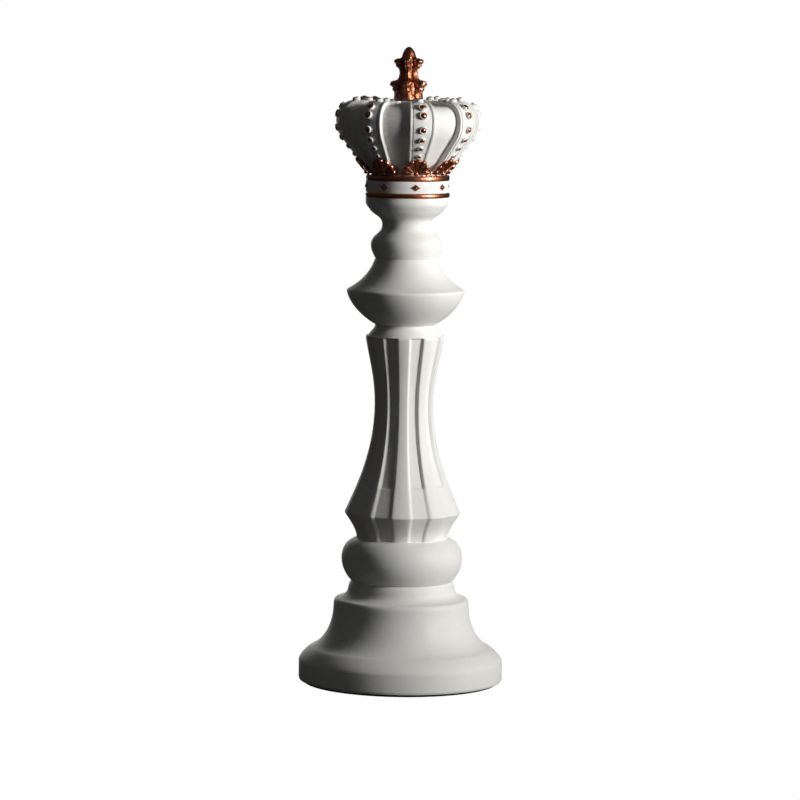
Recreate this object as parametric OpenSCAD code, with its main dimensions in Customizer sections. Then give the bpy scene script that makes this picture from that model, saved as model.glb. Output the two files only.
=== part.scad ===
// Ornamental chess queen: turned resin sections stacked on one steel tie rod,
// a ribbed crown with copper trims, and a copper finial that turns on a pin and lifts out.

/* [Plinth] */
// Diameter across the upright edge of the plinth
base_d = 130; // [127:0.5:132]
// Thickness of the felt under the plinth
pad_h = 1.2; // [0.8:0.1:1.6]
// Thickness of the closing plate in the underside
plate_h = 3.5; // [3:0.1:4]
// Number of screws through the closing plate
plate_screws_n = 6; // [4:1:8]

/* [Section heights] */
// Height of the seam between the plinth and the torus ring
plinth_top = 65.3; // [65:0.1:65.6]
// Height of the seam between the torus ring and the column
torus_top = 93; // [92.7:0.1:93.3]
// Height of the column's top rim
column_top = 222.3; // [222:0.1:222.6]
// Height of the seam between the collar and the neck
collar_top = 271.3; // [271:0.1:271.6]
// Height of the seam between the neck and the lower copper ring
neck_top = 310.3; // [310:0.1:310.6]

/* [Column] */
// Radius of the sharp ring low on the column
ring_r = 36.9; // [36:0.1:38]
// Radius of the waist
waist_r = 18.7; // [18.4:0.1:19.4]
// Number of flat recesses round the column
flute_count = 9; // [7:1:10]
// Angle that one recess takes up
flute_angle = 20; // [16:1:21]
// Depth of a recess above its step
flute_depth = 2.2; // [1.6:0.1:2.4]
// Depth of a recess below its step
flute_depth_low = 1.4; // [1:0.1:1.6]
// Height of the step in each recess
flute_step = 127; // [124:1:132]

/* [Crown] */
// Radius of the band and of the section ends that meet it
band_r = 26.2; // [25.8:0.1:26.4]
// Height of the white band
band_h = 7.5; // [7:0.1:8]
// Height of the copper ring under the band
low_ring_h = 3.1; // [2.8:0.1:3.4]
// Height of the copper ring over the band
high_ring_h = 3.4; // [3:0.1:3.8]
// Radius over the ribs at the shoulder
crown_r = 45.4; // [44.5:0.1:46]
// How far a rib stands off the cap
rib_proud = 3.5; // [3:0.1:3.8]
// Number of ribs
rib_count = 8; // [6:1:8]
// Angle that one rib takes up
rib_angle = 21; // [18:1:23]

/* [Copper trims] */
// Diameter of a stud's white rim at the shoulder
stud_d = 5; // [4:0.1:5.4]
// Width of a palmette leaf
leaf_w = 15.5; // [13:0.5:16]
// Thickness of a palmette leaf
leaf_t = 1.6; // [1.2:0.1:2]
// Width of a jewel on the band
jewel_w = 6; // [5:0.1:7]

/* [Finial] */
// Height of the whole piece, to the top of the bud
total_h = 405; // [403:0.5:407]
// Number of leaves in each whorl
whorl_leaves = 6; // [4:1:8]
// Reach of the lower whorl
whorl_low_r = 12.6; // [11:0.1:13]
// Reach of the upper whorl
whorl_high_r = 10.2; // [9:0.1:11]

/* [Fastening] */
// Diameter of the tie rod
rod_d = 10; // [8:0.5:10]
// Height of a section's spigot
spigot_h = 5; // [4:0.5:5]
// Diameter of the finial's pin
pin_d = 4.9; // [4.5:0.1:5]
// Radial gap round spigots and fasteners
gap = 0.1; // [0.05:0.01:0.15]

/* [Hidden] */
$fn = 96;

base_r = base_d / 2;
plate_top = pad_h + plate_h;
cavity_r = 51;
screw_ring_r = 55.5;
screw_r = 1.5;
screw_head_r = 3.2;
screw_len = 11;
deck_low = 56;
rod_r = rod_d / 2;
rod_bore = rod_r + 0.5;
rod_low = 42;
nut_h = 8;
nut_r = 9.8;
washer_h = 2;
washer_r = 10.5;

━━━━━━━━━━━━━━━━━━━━

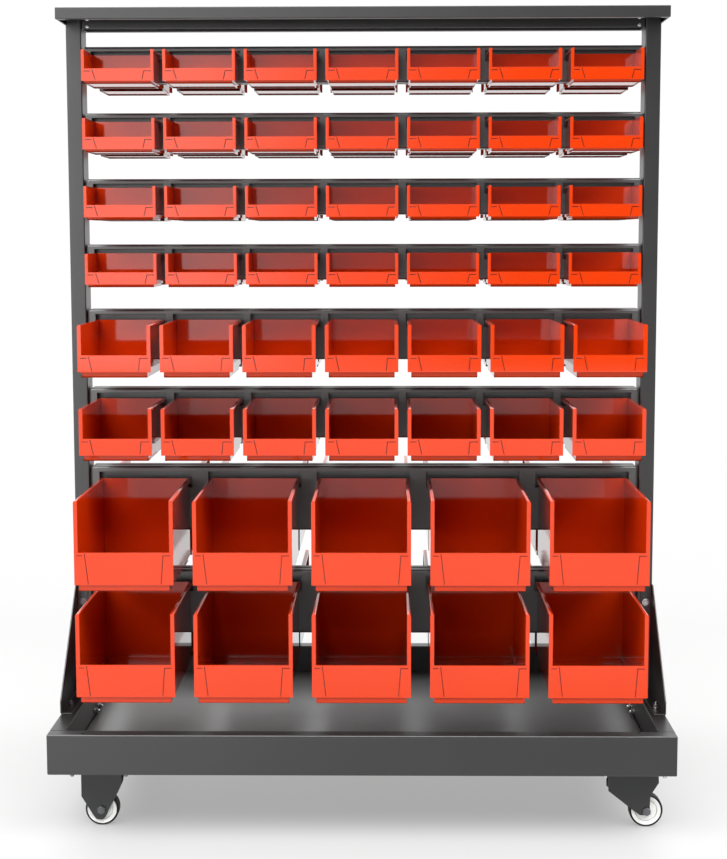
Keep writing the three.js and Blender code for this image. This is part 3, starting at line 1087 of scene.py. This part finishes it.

━━━━━━━━━━━━━━━━━━━━

◆ Problem to work on ◆
Return the exact lines from the line with "Recreate this object" to the line with "plate_screws_n = 6; // [4:1:8]", inclusive of both, with nothing added.

◆ Problem solution ◆
Recreate this object as parametric OpenSCAD code, with its main dimensions in Customizer sections. Then give the bpy scene script that makes this picture from that model, saved as model.glb. Output the two files only.
=== part.scad ===
// Ornamental chess queen: turned resin sections stacked on one steel tie rod,
// a ribbed crown with copper trims, and a copper finial that turns on a pin and lifts out.

/* [Plinth] */
// Diameter across the upright edge of the plinth
base_d = 130; // [127:0.5:132]
// Thickness of the felt under the plinth
pad_h = 1.2; // [0.8:0.1:1.6]
// Thickness of the closing plate in the underside
plate_h = 3.5; // [3:0.1:4]
// Number of screws through the closing plate
plate_screws_n = 6; // [4:1:8]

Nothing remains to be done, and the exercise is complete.